→ GOAL: Retype everything from the line that contains "over the origin" down to the line that contains "obj.parent = empty", inclusive, without altering or adding anything.

┄┄┄┄┄┄┄┄┄┄

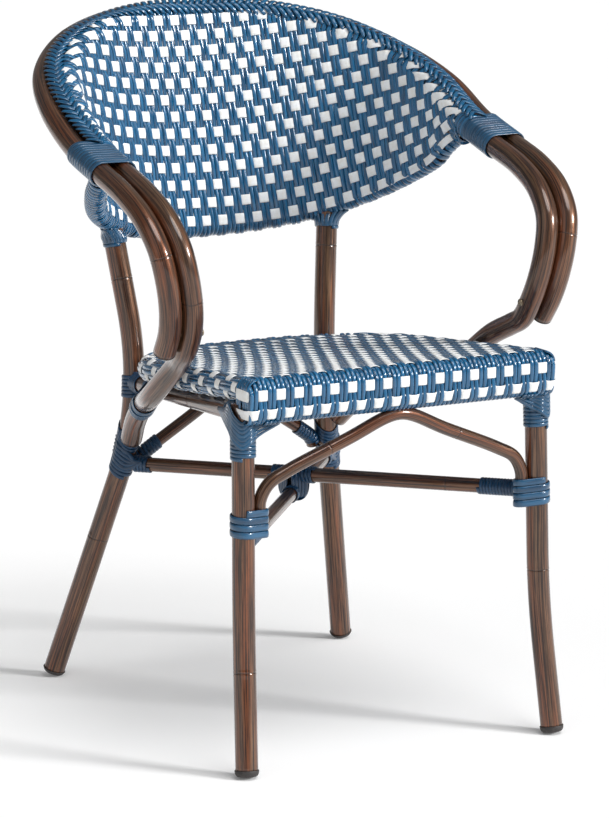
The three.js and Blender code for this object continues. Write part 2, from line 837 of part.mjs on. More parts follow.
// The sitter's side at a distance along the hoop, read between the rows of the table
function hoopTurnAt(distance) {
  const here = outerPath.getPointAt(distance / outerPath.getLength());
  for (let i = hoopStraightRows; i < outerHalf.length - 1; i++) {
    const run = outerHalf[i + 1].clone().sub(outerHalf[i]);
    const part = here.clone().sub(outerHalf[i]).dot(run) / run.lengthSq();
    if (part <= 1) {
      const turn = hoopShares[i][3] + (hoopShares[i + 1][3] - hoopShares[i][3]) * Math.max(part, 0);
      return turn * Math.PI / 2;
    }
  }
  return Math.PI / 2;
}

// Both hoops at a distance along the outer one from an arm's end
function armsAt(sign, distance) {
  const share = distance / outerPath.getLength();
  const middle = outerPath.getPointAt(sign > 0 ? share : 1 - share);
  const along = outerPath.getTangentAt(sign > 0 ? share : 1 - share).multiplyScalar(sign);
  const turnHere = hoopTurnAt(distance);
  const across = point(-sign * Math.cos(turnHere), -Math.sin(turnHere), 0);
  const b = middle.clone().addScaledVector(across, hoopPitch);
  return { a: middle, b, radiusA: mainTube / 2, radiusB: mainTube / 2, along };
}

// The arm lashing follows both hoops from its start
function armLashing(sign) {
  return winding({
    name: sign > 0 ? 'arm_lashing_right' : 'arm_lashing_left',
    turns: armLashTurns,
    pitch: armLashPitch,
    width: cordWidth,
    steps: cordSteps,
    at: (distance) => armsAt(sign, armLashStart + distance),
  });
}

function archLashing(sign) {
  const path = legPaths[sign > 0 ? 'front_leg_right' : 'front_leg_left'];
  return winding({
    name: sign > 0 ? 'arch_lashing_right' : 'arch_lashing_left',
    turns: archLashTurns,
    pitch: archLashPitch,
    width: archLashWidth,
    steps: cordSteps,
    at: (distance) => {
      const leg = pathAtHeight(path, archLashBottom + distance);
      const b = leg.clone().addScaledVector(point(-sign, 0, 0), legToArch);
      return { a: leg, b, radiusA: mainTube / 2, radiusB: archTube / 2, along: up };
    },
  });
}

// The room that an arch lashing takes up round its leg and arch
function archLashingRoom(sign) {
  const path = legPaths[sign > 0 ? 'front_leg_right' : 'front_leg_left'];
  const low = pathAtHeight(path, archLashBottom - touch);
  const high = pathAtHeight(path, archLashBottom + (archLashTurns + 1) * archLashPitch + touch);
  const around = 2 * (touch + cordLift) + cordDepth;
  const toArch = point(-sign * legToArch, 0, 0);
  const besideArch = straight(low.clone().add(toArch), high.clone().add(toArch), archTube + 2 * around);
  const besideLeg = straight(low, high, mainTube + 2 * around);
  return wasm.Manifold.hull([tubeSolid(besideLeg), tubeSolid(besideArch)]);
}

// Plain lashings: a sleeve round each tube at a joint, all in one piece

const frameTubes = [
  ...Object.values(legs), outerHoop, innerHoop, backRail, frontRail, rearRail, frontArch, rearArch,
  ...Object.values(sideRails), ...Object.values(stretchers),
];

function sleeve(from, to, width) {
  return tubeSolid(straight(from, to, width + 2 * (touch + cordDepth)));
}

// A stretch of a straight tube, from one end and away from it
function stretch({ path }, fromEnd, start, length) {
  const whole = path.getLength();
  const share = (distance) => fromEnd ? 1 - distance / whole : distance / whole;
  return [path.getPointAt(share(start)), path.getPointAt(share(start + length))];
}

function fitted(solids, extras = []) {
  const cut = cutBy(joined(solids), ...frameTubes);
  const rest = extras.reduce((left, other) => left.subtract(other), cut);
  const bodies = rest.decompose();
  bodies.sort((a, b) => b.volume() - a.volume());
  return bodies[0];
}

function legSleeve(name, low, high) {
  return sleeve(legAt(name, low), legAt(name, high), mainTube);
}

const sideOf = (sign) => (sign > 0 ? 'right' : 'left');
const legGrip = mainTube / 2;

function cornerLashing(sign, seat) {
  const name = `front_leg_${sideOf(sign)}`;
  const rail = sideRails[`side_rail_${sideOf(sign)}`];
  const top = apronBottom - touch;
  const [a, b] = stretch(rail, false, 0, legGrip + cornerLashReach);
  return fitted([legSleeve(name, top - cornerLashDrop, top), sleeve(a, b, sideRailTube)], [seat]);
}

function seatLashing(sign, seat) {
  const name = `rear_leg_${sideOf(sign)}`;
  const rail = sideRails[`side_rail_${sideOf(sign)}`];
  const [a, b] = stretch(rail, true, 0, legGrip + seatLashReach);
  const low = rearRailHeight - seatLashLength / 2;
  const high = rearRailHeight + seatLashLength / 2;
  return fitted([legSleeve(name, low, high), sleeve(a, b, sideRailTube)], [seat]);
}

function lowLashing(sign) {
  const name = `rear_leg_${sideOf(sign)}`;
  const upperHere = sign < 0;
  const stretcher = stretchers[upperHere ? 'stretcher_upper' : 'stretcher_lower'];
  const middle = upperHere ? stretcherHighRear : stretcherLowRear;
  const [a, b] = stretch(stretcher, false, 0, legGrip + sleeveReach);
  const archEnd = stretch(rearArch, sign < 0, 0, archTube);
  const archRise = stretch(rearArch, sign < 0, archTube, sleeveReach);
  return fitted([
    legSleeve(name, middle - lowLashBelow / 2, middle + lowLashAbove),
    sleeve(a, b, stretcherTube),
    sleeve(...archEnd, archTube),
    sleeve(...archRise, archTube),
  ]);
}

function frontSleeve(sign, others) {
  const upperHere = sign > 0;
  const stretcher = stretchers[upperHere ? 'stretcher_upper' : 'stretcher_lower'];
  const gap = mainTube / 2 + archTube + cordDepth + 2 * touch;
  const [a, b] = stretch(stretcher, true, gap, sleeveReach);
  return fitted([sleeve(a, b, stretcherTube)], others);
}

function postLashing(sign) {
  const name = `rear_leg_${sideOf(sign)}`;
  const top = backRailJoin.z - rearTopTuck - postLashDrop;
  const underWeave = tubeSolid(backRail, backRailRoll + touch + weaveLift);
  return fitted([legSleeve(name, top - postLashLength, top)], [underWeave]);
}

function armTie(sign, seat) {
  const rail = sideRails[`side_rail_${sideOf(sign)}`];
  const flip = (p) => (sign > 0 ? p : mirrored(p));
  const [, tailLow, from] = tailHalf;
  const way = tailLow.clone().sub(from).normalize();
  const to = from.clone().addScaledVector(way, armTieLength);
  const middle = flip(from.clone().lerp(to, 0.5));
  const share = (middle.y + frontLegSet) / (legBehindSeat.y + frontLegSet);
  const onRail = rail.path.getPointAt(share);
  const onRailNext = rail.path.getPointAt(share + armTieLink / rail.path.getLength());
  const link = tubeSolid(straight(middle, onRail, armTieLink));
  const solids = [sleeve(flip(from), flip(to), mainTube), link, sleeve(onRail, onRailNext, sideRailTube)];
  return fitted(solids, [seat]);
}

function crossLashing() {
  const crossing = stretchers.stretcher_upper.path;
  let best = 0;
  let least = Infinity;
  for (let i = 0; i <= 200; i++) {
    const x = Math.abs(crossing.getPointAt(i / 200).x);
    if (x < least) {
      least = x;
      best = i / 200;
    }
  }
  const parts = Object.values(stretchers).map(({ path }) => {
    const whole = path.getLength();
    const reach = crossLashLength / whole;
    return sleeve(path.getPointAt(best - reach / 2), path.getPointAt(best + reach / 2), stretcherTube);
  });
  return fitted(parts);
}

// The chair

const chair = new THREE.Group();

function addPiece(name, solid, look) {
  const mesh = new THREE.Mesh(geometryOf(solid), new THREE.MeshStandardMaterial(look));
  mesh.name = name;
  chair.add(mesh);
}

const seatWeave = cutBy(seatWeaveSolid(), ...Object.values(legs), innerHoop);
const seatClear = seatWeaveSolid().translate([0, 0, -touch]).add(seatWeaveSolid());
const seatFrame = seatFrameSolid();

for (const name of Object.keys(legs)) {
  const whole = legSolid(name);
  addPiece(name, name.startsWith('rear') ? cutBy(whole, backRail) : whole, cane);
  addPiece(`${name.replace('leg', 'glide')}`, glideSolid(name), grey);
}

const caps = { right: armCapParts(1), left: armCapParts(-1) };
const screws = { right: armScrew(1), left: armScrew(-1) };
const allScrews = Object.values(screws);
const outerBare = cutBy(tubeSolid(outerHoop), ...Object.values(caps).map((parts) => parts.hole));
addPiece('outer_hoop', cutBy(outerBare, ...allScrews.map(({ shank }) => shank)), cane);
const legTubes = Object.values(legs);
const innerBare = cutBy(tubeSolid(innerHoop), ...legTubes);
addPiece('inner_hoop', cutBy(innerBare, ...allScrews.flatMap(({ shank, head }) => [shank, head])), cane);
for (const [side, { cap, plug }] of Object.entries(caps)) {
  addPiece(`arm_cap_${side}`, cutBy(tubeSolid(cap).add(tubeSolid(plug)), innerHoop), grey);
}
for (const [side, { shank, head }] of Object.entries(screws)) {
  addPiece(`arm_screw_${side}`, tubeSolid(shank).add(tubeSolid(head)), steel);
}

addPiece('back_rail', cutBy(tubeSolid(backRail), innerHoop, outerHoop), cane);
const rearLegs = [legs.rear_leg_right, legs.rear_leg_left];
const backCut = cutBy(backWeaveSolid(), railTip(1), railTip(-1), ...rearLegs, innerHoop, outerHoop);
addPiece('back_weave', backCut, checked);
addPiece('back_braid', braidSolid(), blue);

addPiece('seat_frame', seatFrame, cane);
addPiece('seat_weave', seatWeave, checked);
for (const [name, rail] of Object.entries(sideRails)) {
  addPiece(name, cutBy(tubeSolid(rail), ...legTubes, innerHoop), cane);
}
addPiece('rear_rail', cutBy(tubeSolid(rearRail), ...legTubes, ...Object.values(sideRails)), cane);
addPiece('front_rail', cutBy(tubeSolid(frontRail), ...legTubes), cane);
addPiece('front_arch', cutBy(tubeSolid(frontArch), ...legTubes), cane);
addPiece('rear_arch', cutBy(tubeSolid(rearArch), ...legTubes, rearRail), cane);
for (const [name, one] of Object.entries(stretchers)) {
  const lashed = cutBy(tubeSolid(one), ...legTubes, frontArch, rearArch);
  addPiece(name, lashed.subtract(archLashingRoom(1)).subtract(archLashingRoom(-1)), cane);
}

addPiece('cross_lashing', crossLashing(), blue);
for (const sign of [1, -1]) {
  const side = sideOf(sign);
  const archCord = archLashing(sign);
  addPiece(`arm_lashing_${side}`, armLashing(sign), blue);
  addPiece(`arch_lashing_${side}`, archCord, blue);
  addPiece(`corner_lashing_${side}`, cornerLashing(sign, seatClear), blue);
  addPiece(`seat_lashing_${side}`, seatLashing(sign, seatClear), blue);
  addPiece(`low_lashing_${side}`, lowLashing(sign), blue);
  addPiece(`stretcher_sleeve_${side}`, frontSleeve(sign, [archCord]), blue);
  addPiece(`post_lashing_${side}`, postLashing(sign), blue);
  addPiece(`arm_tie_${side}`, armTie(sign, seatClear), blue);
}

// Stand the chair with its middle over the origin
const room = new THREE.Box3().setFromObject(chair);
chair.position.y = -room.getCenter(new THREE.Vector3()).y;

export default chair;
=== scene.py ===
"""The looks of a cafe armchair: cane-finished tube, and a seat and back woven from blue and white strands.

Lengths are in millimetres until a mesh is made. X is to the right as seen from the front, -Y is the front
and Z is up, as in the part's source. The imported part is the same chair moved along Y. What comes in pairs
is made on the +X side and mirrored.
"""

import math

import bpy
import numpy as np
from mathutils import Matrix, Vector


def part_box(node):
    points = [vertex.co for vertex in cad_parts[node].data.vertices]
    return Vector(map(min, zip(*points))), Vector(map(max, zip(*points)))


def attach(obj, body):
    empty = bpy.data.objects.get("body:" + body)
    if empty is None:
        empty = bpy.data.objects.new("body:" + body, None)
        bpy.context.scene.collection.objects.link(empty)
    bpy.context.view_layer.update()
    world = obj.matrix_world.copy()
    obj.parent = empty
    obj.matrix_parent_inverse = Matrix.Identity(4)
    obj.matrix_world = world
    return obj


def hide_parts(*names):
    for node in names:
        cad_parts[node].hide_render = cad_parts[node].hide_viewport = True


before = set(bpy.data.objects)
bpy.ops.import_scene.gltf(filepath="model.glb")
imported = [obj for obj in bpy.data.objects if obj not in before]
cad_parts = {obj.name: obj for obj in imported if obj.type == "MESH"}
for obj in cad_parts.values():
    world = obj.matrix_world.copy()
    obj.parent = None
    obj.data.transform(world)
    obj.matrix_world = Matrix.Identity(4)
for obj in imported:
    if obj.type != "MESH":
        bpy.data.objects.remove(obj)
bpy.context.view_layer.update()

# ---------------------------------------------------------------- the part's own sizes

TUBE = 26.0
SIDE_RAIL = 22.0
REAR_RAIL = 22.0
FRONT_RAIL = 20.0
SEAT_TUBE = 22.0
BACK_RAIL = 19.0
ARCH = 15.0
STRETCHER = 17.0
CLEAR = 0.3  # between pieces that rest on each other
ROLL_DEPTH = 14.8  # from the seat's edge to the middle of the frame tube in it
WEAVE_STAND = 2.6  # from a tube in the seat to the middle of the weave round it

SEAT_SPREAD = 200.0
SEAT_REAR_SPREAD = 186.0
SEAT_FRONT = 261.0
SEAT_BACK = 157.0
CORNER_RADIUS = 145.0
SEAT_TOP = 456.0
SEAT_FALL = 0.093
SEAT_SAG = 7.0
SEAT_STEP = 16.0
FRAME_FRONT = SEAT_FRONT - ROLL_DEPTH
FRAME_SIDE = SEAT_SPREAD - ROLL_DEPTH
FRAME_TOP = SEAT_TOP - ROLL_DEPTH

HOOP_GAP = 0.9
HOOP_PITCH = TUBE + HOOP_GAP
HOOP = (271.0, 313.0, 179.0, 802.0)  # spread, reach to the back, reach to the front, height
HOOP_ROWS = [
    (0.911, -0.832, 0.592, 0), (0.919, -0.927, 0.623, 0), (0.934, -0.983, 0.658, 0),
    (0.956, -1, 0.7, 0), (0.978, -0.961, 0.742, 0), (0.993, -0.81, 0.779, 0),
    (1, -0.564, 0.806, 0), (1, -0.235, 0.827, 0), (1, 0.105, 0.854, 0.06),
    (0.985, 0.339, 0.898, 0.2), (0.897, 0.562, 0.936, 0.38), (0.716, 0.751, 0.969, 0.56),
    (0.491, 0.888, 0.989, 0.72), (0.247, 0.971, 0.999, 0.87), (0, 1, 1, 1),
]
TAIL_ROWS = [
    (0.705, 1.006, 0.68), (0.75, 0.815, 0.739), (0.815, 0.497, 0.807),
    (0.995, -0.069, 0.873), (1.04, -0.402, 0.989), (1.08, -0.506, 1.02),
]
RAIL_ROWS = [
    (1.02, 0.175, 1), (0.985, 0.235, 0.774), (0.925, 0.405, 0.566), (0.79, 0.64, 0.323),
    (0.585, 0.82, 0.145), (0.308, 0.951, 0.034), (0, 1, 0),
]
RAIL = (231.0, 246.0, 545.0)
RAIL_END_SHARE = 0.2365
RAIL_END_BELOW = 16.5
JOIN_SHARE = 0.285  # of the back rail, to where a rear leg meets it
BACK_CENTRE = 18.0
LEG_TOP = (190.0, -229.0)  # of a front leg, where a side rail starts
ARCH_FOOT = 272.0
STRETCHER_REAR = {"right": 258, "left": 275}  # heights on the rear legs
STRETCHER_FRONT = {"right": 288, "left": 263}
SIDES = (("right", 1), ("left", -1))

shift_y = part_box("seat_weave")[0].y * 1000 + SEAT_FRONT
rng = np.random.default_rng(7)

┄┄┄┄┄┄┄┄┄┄

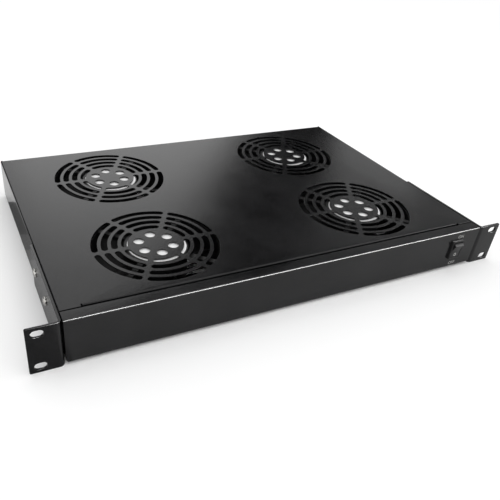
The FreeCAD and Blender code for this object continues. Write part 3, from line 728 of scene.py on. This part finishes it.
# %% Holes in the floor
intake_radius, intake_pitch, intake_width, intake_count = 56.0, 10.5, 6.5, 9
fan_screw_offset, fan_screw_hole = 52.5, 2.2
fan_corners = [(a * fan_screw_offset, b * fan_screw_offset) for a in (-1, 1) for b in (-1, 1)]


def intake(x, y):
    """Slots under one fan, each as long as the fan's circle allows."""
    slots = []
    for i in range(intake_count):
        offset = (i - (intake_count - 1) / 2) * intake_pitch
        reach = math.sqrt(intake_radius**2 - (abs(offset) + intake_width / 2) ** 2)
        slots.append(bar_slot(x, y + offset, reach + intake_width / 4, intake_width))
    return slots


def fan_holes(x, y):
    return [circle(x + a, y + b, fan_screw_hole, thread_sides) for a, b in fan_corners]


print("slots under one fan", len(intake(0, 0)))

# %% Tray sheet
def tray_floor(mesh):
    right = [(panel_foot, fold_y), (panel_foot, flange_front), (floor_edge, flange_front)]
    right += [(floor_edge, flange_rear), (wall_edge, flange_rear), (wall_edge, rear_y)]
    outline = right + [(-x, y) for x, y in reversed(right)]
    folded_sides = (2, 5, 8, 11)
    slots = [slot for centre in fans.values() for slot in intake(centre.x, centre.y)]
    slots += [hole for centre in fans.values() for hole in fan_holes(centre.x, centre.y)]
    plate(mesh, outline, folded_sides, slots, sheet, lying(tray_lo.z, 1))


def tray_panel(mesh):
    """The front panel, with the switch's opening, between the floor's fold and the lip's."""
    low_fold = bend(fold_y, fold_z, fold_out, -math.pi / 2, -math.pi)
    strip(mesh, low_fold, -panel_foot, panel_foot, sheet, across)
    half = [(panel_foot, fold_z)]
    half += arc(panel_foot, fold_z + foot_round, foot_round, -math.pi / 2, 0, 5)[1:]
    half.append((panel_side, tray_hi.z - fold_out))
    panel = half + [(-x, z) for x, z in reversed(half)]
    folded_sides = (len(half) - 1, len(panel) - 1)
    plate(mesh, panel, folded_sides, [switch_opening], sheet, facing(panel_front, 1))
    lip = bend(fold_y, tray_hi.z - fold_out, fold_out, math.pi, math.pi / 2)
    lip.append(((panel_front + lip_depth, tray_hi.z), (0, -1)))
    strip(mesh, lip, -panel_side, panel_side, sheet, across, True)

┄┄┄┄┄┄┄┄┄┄

→ WORKED SOLUTION:
// Stand the chair with its middle over the origin
const room = new THREE.Box3().setFromObject(chair);
chair.position.y = -room.getCenter(new THREE.Vector3()).y;

export default chair;
=== scene.py ===
"""The looks of a cafe armchair: cane-finished tube, and a seat and back woven from blue and white strands.

Lengths are in millimetres until a mesh is made. X is to the right as seen from the front, -Y is the front
and Z is up, as in the part's source. The imported part is the same chair moved along Y. What comes in pairs
is made on the +X side and mirrored.
"""

import math

import bpy
import numpy as np
from mathutils import Matrix, Vector


def part_box(node):
    points = [vertex.co for vertex in cad_parts[node].data.vertices]
    return Vector(map(min, zip(*points))), Vector(map(max, zip(*points)))


def attach(obj, body):
    empty = bpy.data.objects.get("body:" + body)
    if empty is None:
        empty = bpy.data.objects.new("body:" + body, None)
        bpy.context.scene.collection.objects.link(empty)
    bpy.context.view_layer.update()
    world = obj.matrix_world.copy()
    obj.parent = empty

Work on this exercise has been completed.